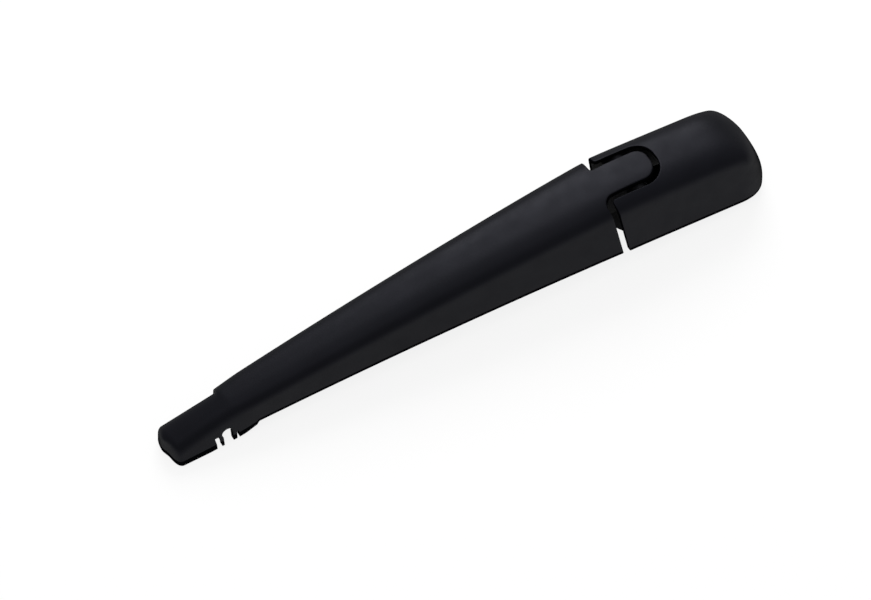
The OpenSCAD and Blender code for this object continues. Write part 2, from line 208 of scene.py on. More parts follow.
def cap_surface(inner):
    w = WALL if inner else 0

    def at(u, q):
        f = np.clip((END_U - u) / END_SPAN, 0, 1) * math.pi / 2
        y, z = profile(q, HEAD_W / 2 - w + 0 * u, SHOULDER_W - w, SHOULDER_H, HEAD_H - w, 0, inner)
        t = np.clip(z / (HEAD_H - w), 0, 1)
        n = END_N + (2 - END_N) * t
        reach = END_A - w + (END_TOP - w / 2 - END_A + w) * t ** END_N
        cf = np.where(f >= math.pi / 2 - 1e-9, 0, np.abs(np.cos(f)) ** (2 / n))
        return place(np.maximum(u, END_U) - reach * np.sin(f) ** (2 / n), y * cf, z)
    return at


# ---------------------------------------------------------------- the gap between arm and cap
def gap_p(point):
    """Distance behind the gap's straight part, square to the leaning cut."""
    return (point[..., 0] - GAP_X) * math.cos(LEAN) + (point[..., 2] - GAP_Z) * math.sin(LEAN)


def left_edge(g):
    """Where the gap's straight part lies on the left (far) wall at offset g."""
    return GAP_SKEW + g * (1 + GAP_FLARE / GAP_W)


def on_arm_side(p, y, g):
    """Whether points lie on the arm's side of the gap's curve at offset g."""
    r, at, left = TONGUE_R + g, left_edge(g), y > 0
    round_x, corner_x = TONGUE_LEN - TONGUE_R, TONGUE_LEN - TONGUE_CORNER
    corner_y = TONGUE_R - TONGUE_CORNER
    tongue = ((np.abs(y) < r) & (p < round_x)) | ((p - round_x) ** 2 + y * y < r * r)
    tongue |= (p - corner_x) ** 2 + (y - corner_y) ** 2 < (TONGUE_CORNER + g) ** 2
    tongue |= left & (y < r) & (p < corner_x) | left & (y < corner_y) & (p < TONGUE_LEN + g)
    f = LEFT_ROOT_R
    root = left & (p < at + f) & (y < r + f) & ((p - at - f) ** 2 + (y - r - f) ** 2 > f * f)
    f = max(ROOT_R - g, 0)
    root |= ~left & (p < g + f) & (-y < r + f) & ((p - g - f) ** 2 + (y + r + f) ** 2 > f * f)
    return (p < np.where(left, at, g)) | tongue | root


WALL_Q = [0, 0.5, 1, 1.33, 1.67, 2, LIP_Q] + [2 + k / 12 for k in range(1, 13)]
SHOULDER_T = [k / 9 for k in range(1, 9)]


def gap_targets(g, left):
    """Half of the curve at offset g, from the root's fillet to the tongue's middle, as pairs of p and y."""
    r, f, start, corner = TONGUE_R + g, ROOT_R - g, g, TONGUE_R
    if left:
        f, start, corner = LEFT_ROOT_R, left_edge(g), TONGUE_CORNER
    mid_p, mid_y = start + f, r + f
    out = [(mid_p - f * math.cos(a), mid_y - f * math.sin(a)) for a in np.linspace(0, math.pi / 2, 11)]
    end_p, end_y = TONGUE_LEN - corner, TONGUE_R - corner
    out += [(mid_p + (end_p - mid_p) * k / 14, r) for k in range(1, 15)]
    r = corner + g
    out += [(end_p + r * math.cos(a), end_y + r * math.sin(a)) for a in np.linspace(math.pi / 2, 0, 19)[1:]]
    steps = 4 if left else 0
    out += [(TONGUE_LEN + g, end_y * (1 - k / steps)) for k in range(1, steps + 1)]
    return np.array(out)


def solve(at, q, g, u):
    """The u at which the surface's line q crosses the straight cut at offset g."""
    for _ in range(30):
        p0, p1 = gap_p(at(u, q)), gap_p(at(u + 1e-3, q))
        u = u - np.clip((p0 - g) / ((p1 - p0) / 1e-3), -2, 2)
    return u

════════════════

* [CHALLENGE] Quote only the stretch of lines that starts the data above and ends with the line containing "w = WALL if inner else 0", both included.

* [RESULT FOR THIS EXERCISE]
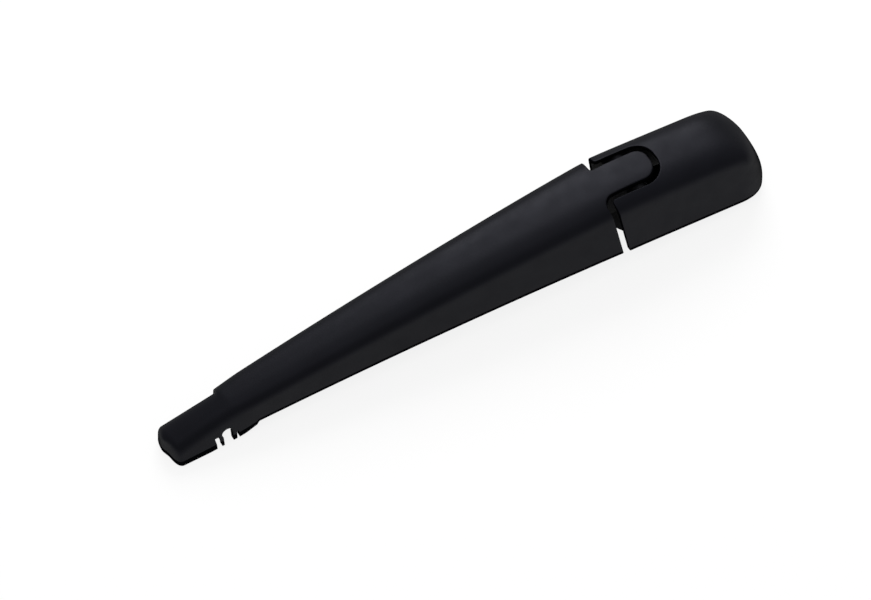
The OpenSCAD and Blender code for this object continues. Write part 2, from line 208 of scene.py on. More parts follow.
def cap_surface(inner):
    w = WALL if inner else 0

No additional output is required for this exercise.